Reflexivity – “the conscious revelation of the underlying beliefs and values held by the researcher in selecting and justifying their methodological approach.10 Per Balmer et al: “Much has been written about reflexivity in medical education, raising issues about the balance between authentic representation and confidentiality, potential power dynamics and more. But another dimension of reflexivity has not been addressed: the dynamic, lived experiences of investigators and their own change through time. Epiphanies and evolution in investigators’ understanding (i.e., their karios moments) should be acknowledged and accommodated—not viewed as bias or messy research design. For instance, longitudinal qualitative research investigators may start with a theory that positions individuals as agents of constructing their own identity. But these same investigators may shift to use critical theory as they are sensitized to gender inequity by the #MeToo movement and come to recognize that participants who identify as female consistently push back on constraining, gendered and social structures.”11 (Bonus definition from Karios: “a propitious moment for decision or action” or “a time when conditions are right for the accomplishment of a crucial action: the opportune and decisive moment” or “a rhetorical strategy that considers the timeliness of an argument or message, and its place in the zeitgeist.”)

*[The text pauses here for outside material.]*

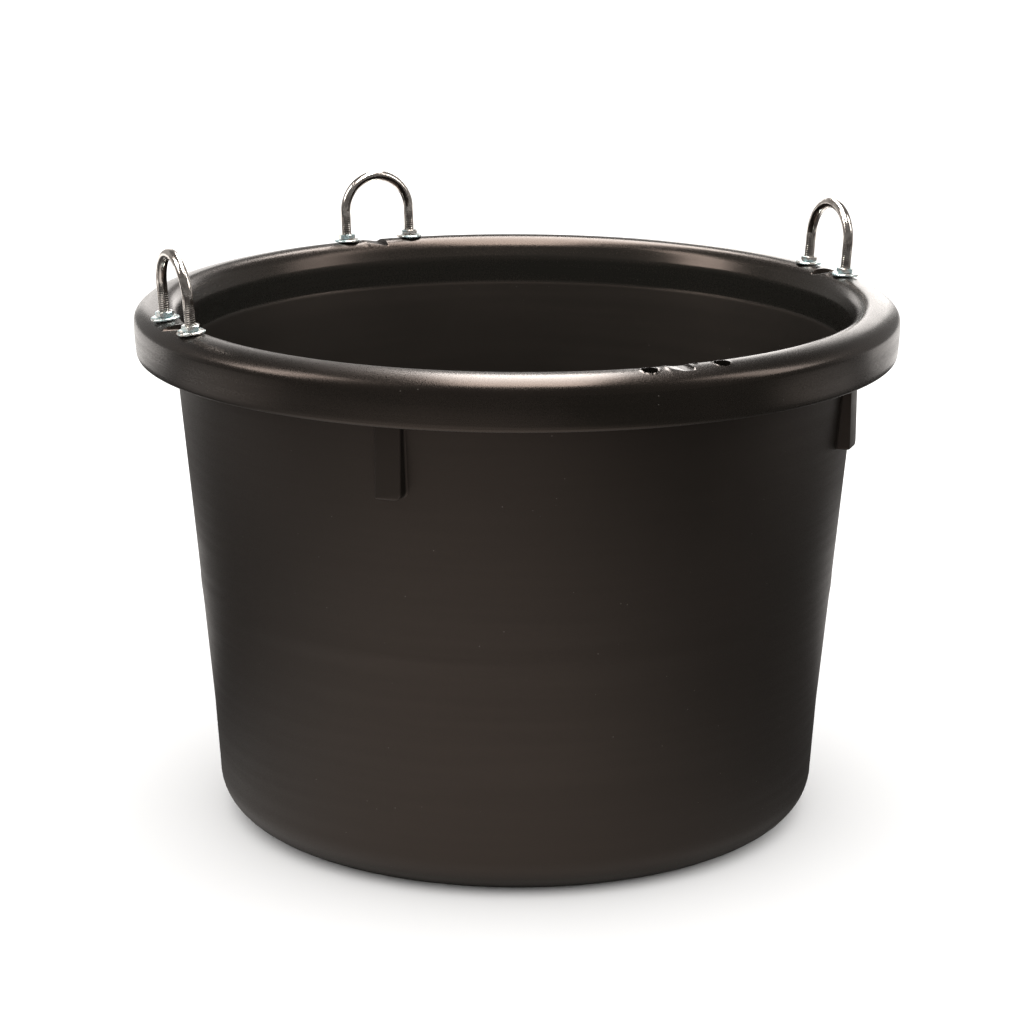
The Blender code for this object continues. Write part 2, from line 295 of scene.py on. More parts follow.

1. Dennick R. Constructivism: reflections on twenty five years teaching the constructivist approach in medical education. Int J Med Educ. Jun 25 2016;7:200-5. doi:10.5116/ijme.5763.de11

2. Bergman E, de Feijter J, Frambach J, et al. AM last page: A guide to research paradigms relevant to medical education. Acad Med. Apr 2012;87(4):545. doi:10.1097/ACM.0b013e31824fbc8a

3. Paradis E, Nimmon L, Wondimagegn D, Whitehead CR. Critical Theory: Broadening Our Thinking to Explore the Structural Factors at Play in Health Professions Education. Acad Med. Jun 2020;95(6):842-845.

4. Evans L, Trotter DR, Jones BG, et al. Epistemology and uncertainty: a follow-up study with third-year medical students. Fam Med. Jan 2012;44(1):14-21.

5. Kuper A, Veinot P, Leavitt J, et al. Epistemology, culture, justice and power: non-bioscientific knowledge for medical training. Med Educ. Feb 2017;51(2):158-173.

6. Ng SL, Baker L, Cristancho S, Kennedy TJ, Lingard L. Qualitative research in medical education: methodologies and methods. Understanding Medical Education: Evidence, Theory, and Practice. 2018:427-441.

7.  Zouri M, Ferworn A. An Ontology-Based Approach for Curriculum Mapping in Higher Education. 2021:0141-0147.

8.  Park YS, Konge L, Artino AR, Jr. The Positivism Paradigm of Research. Acad Med. May 2020;95(5):690-694.

9.  McMurtry A. Relief for the exhausted post-positivist: New epistemological choices transcend positivism, relativism, and even post-positivism. Can Med Educ J. Dec 2020;11(6):e197-e198. doi:10.36834/cmej.71217

10.  Reid AM, Brown JM, Smith JM, Cope AC, Jamieson S. Ethical dilemmas and reflexivity in qualitative research. Perspect Med Educ. Apr 2018;7(2):69-75. doi:10.1007/s40037-018-0412-2

11.  Balmer DF, Varpio L, Bennett D, Teunissen PW. Longitudinal qualitative research in medical education: Time to conceptualise time. Medical education. 2021;55(11):1253-1260.